A more "political" report would have taken a different tack, too, on relinking the state pension to earnings rather than prices. That is a battle that Brown - strongly supported by Blair - fought and won in the first term.

Brown's refusal to bow before an emotional campaign led by Barbara Castle, incidentally, makes a mockery of the idea that he is somehow with the Dobson-Corbyn wing of the party. Brown's job as Chancellor is to keep control of the costs that will fall on the taxpayer.

The same applies to nuclear power: his scepticism is nothing to do with being greener than Blair (most of the evidence would have them the other way round), but with the fiscal bottom line.

Attempts to discern ideological differences between Brown and Blair on the other difficult issues coming up are similarly doomed to failure. The really seismic issue is education. But the word from Number 11 is that Brown is fully behind the schools White Paper. It is not in his interest to be seen as the defender of a status quo that serves so many children badly, especially in poor areas.

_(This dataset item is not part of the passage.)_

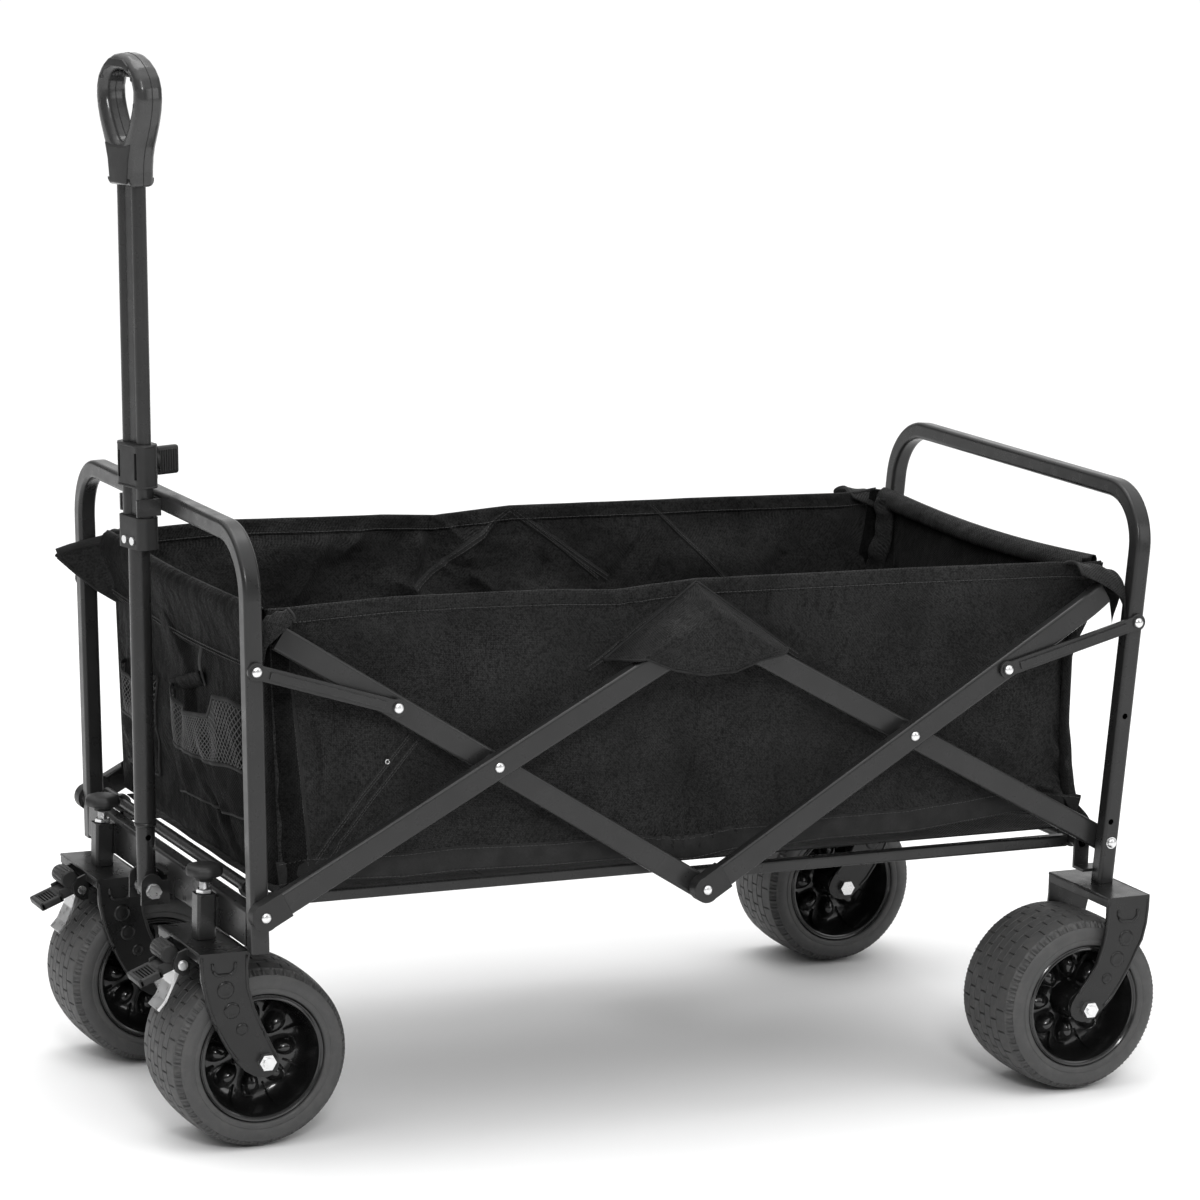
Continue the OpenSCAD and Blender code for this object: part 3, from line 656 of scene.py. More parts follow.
def tyre_mesh():
    """Brick-pattern tread between toothed shoulders, on a smooth sidewall with a stepped bead."""
    bricks, groove, tooth_depth, tooth_step = 24, 1.5, 2.1, 1.5
    half_brick = 360 / bricks / 2
    marks = np.array([0.0, 0.32, 0.7, 1.5, 3.0, 4.5, 6.0, 6.8])
    angle = np.concatenate([k * half_brick + marks for k in range(2 * bricks)])
    t = np.radians(angle)

    def ring(radius, y):
        return np.stack([radius * np.cos(t), np.full(len(t), y), radius * np.sin(t)], 1)

    rings = []
    for y, r, row, tooth in tyre_profile():
        radius = np.full(len(angle), r)
        if row >= 0:
            phase = (angle + (half_brick if row % 2 else 0)) % (2 * half_brick)
            gap = np.minimum(phase, 2 * half_brick - phase)
            radius -= groove * (1 - smooth((gap - 0.3) / 0.35))
        if tooth:
            radius -= tooth_depth * (np.floor(angle / tooth_step + 1e-6) % 2)
        rings.append(ring(radius, y))
    rings += [ring(r, y) for y, r in ((-44.0, 62.9), (0.0, 61.2), (44.0, 62.9))]
    return join_meshes("tyre", [(np.array(rings), grid_faces(len(rings), len(angle), True, True))])


def ring_part(profile, sides=96):
    """Part: a closed (radius, y) outline turned about the Y axis."""
    t = np.arange(sides) * 2 * math.pi / sides
    rings = [np.stack([r * np.cos(t), np.full(sides, y), r * np.sin(t)], 1) for r, y in profile]
    return np.array(rings), grid_faces(len(profile), sides, True, True)


def dish_rib(side):
    """Part: a thin rib that climbs the dish's wall to the rim."""
    rows = []
    for r, top in ((38.0, 12.0), (42.0, 14.4), (48.0, 17.0), (51.5, 21.5), (54.2, 31.0), (55.8, 43.0)):
        half = [(top - 6.0, 1.1), (top - 1.0, 0.9), (top, 0.3)]
        rows.append([(r, y * side, -w) for y, w in half] + [(r, y * side, w) for y, w in half[::-1]])
    return np.array(rows).reshape(-1, 3), capped_faces(len(rows), 6)


def dish_lobe(side):
    """Part: an egg-shaped swelling between two ribs, wider towards the rim."""
    rows, sides, pole = 12, 20, 0.02
    v, u = np.meshgrid(
        np.linspace(pole, math.pi - pole, rows), np.arange(sides) * 2 * math.pi / sides, indexing="ij"
    )
    x = 34.0 + 13.5 * np.cos(v)
    y = side * (11.0 + 14.0 * np.sin(v) * np.cos(u))
    z = (9.4 + 2.2 * np.cos(v)) * np.sin(v) * np.sin(u)
    return np.stack([x, y, z], 2).reshape(-1, 3), capped_faces(rows, sides)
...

Other issues are less threatening. If education is rated by Downing Street at 7 or 8 on the Labour Party's Richter scale, nuclear power was judged to be a 4 or 5. But an MP charged with taking soundings reported back to the Prime Minister that, in his opinion, it was a mere 2 or 3.

Replacing Trident will not separate Brown either. Nor will reform of incapacity benefit. It was Brown, after all, who was responsible for the first wave of welfare reform - and, incidentally, the first big Labour back-bench rebellions - on lone parent benefits in the first term.

On all these long-term issues, a simplistic view might be that Blair has "no dog in this fight" as Bill Clinton might put it. Again: not so. Blair knows his reputation would be harmed by dodging the hard choices, to leave his successor to pick up the pieces. Turner should have realised, before he took on the Chancellor, that Blair and Brown are in this together until the handover.